- [Aim of the exercise]:
The required output consists solely of the lines from the one containing "addBase(stand);" down to the one containing "points = [vertex.co", both included, each quoted exactly.

- [Data shown]:
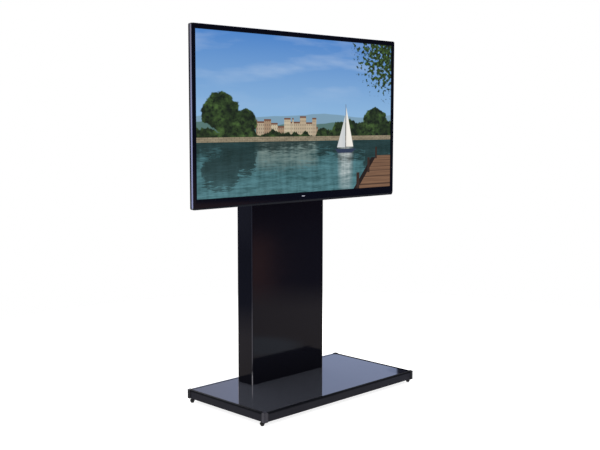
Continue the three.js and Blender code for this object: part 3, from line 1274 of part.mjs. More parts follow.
function powerInlet() {
  const back = -SHELL_TOTAL_DEPTH - SEAT_GAP;
  const wide = INLET_WIDTH + 2 * INLET_FLANGE;
  const tall = INLET_HEIGHT + 2 * INLET_FLANGE;
  const flange = roundedRectangle(wide, tall, INLET_RADIUS + INLET_FLANGE / 2);
  const body = union(
    prism(flange, back - INLET_FLANGE_THICKNESS, INLET_FLANGE_THICKNESS),
    prism(roundedRectangle(INLET_WIDTH, INLET_HEIGHT, INLET_RADIUS), back - SEAT_GAP, INLET_DEPTH),
  );
  const mouth = prism(
    slotShape(INLET_MOUTH_WIDTH, INLET_MOUTH_HEIGHT),
    back - INLET_FLANGE_THICKNESS - CUT_OVERRUN,
    INLET_MOUTH_DEPTH + CUT_OVERRUN,
  );
  return minus(body, mouth);
}

// Push button under the lower edge: a round cap, a collar that keeps it in, and a stem
function powerButton() {
  const collarLow = SHELL_WALL + SEAT_GAP;
  const collarHigh = collarLow + BUTTON_COLLAR;
  const button = turned(
    [
      [0, -BUTTON_PROUD],
      [BUTTON_RADIUS - BUTTON_EDGE, -BUTTON_PROUD],
      [BUTTON_RADIUS, BUTTON_EDGE - BUTTON_PROUD],
      [BUTTON_RADIUS, collarLow],
      [BUTTON_COLLAR_RADIUS, collarLow],
      [BUTTON_COLLAR_RADIUS, collarHigh],
      [BUTTON_STEM_RADIUS, collarHigh],
      [BUTTON_STEM_RADIUS, collarHigh + BUTTON_STEM],
      [0, collarHigh + BUTTON_STEM],
    ],
    PIN_SEGMENTS,
  );
  return reframe(button, X_AXIS.clone().negate(), Z_AXIS, Y_AXIS);
}

function addDisplay(group) {
  const display = new THREE.Group();
  display.position.set(0, DISPLAY_PLANE_Y, DISPLAY_CENTRE_Z);
  display.rotation.x = Math.PI / 2;
  group.add(display);
  piece(display, "display_bezel", bezel(), bezelBlack);
  const lcdShape = roundedRectangle(SCREEN_WIDTH + 2 * LCD_BORDER, SCREEN_HEIGHT + 2 * LCD_BORDER, SEAT_GAP);
  const lcdZ = -BEZEL_LIP - SEAT_GAP - LCD_THICKNESS;
  const lcd = prism(lcdShape, 0, LCD_THICKNESS);
  piece(display, "display_lcd_panel", lcd, screenFace, [0, SCREEN_OFFSET_Y, lcdZ]);
  const trayZ = -BEZEL_DEPTH - SEAT_GAP;
  piece(display, "display_backlight_tray", backlightTray(), zincSteel, [0, SCREEN_OFFSET_Y, trayZ]);
  piece(display, "display_rear_housing", rearHousing(), plasticBlack);
  const floorZ = -SHELL_TOTAL_DEPTH + TERMINAL_DEPTH - SEAT_GAP;
  piece(display, "display_terminal_panel", terminalPanel(), plasticBlack, [TERMINAL_X, TERMINAL_Y, floorZ]);
  piece(display, "display_power_inlet", powerInlet(), plasticBlack, [INLET_X, INLET_Y, 0]);
  const lampShape = roundedRectangle(LAMP_WIDTH, LAMP_HEIGHT, LAMP_RADIUS);
  const lamp = prism(lampShape, -LAMP_THICKNESS, LAMP_THICKNESS, SLOT_SEGMENTS);
  piece(display, "display_lamp_window", lamp, lampLens, [0, LAMP_Y, 0]);
  piece(display, "display_power_button", powerButton(), plasticBlack, [0, BUTTON_Y, BUTTON_Z]);
}

addBase(stand);
addColumn(stand);
addDoor(stand);
addMount(stand);
addDisplay(stand);

export default stand;
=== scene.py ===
"""Looks for a floor stand: a framed base, a gloss column, a hook-on mount and a flat display.

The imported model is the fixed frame. Each sub-assembly is a class that copies or rebuilds its
pieces at the places that the frame gives, dresses them in procedural finishes and lets them
ride on their bodies. All lengths are metres.
"""

import logging
import math
from dataclasses import dataclass, replace
from enum import Enum
from functools import reduce
from typing import Any, Mapping, Optional, Sequence, Union

import bmesh
import bpy
from mathutils import Matrix, Vector


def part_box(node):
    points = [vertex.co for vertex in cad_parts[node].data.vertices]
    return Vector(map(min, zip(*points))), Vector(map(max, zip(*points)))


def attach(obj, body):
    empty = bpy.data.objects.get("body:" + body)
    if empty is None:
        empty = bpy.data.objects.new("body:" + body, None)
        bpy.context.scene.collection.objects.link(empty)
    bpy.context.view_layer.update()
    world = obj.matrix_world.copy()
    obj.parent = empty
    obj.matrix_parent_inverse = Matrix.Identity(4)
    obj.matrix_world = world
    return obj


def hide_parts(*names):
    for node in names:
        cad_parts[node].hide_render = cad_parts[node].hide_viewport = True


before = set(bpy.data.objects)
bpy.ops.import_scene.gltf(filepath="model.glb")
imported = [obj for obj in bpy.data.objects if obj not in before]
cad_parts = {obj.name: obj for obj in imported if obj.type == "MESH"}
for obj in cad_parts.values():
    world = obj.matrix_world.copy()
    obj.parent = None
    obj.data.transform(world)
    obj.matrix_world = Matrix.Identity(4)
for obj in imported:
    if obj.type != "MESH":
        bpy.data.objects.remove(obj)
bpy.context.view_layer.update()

Color = tuple[float, float, float, float]
Point = tuple[float, float, float]
Spot = tuple[float, float]
Ring = tuple[float, float]
Named = Mapping[str, Any]
Sockets = dict[str, Any]
Piece = bpy.types.Object
Socket = bpy.types.NodeSocket

LOG = logging.getLogger("floor_stand")
MERGE_DISTANCE = 0.00001
SHARP_ANGLE = math.radians(33)
FLAT_ANGLE = math.radians(0.3)
DIAGONAL = 0.7071
SIDES = ("left", "right")
LEVELS = ("lower", "upper")
CORNERS = [(end, side) for end in ("front", "rear") for side in SIDES]
BLACK = (0.0, 0.0, 0.0, 1.0)
WHITE = (1.0, 1.0, 1.0, 1.0)
WARM = (1.0, 0.74, 0.62, 1.0)


class Body(Enum):
    """The bodies that pieces ride on."""

    STAND = "stand"
    DISPLAY = "display"
    BUTTON = "power_button"
    DOOR = "door"
    LOCK = "lock"


class Slot(Enum):
    """The record's material slots."""

    FRAME = "frame_black"
    RUBBER = "foot_rubber"
    ZINC = "zinc_steel"
    GLASS = "panel_glass"
    STEEL = "steel_black"
    PROFILE = "gloss_black_profile"
    PANEL = "gloss_black_panel"
    BEZEL = "bezel_black"
    SCREEN = "screen_face"
    HOUSING = "housing_black"
    LAMP = "lamp_lens"


class Facing(Enum):
    """Directions that small fasteners and sockets face."""

    UP = (0.0, 0.0, 1.0)
    BACK = (0.0, 1.0, 0.0)


def tone(red: int, green: int, blue: int) -> Color:
    """Turns display values from 0 to 255 into a linear colour.

    Args:
        red: red value.
        green: green value.
        blue: blue value.

    Returns:
        The linear colour with full opacity.
    """

    def linear(value: int) -> float:
        """Gives one channel's linear value."""
        share = value / 255
        return share / 12.92 if share <= 0.04045 else ((share + 0.055) / 1.055) ** 2.4

    return (linear(red), linear(green), linear(blue), 1.0)


class Signal:
    """A value socket that Python's operators combine through Math nodes."""

    def __init__(self, graph: "Graph", socket: Socket) -> None:
        """Keeps the socket and the graph that it belongs to."""
        self.graph = graph
        self.socket = socket

    def _math(self, operation: str, *values: Any, clamp: bool = False) -> "Signal":
        """Adds a Math node.

        Args:
            operation: the node's operation.
            values: signals or numbers for its inputs, in order.
            clamp: whether the result stays within 0 and 1.

        Returns:
            The node's result.
        """
        settings = {"operation": operation, "use_clamp": clamp}
        node = self.graph.node("ShaderNodeMath", settings, dict(enumerate(values)))
        return Signal(self.graph, node.outputs[0])

    def __add__(self, other: Any) -> "Signal":
        """Adds two values."""
        return self._math("ADD", self, other)

    def __sub__(self, other: Any) -> "Signal":
        """Subtracts a value."""
        return self._math("SUBTRACT", self, other)

    def __rsub__(self, other: Any) -> "Signal":
        """Subtracts this value from a number."""
        return self._math("SUBTRACT", other, self)

    def __mul__(self, other: Any) -> "Signal":
        """Multiplies two values."""
        return self._math("MULTIPLY", self, other)

    def __truediv__(self, other: Any) -> "Signal":
        """Divides by a value."""
        return self._math("DIVIDE", self, other)

    def __rtruediv__(self, other: Any) -> "Signal":
        """Divides a number by this value."""
        return self._math("DIVIDE", other, self)

    def above(self, edge: Any, blur: float) -> "Signal":
        """Masks where the value is above an edge, with a soft step as wide as the blur."""
        return self._math("MULTIPLY_ADD", self - edge, 1 / blur, 0.5, clamp=True)

    def below(self, edge: Any, blur: float) -> "Signal":
        """Masks where the value is below an edge, with a soft step as wide as the blur."""
        return self._math("MULTIPLY_ADD", self - edge, -1 / blur, 0.5, clamp=True)

    def within(self, low: Any, high: Any, blur: float) -> "Signal":
        """Masks where the value lies between two edges."""
        return self.above(low, blur) * self.below(high, blur)

    def size(self) -> "Signal":
        """Gives the value without its sign."""
        return self._math("ABSOLUTE", self)

    def whole(self) -> "Signal":
        """Gives the whole number below the value."""
        return self._math("FLOOR", self)

    def rest(self) -> "Signal":
        """Gives what is left above the whole number."""
        return self._math("FRACT", self)

    def off_middle(self) -> "Signal":
        """Gives how far the value is from halfway between two whole numbers."""
        return (self.rest() - 0.5).size()

    def root(self) -> "Signal":
        """Gives the square root."""
        return self._math("SQRT", self)

    def most(self, other: Any) -> "Signal":
        """Gives the greater of two values."""
        return self._math("MAXIMUM", self, other)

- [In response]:
addBase(stand);
addColumn(stand);
addDoor(stand);
addMount(stand);
addDisplay(stand);

export default stand;
=== scene.py ===
"""Looks for a floor stand: a framed base, a gloss column, a hook-on mount and a flat display.

The imported model is the fixed frame. Each sub-assembly is a class that copies or rebuilds its
pieces at the places that the frame gives, dresses them in procedural finishes and lets them
ride on their bodies. All lengths are metres.
"""

import logging
import math
from dataclasses import dataclass, replace
from enum import Enum
from functools import reduce
from typing import Any, Mapping, Optional, Sequence, Union

import bmesh
import bpy
from mathutils import Matrix, Vector


def part_box(node):
    points = [vertex.co for vertex in cad_parts[node].data.vertices]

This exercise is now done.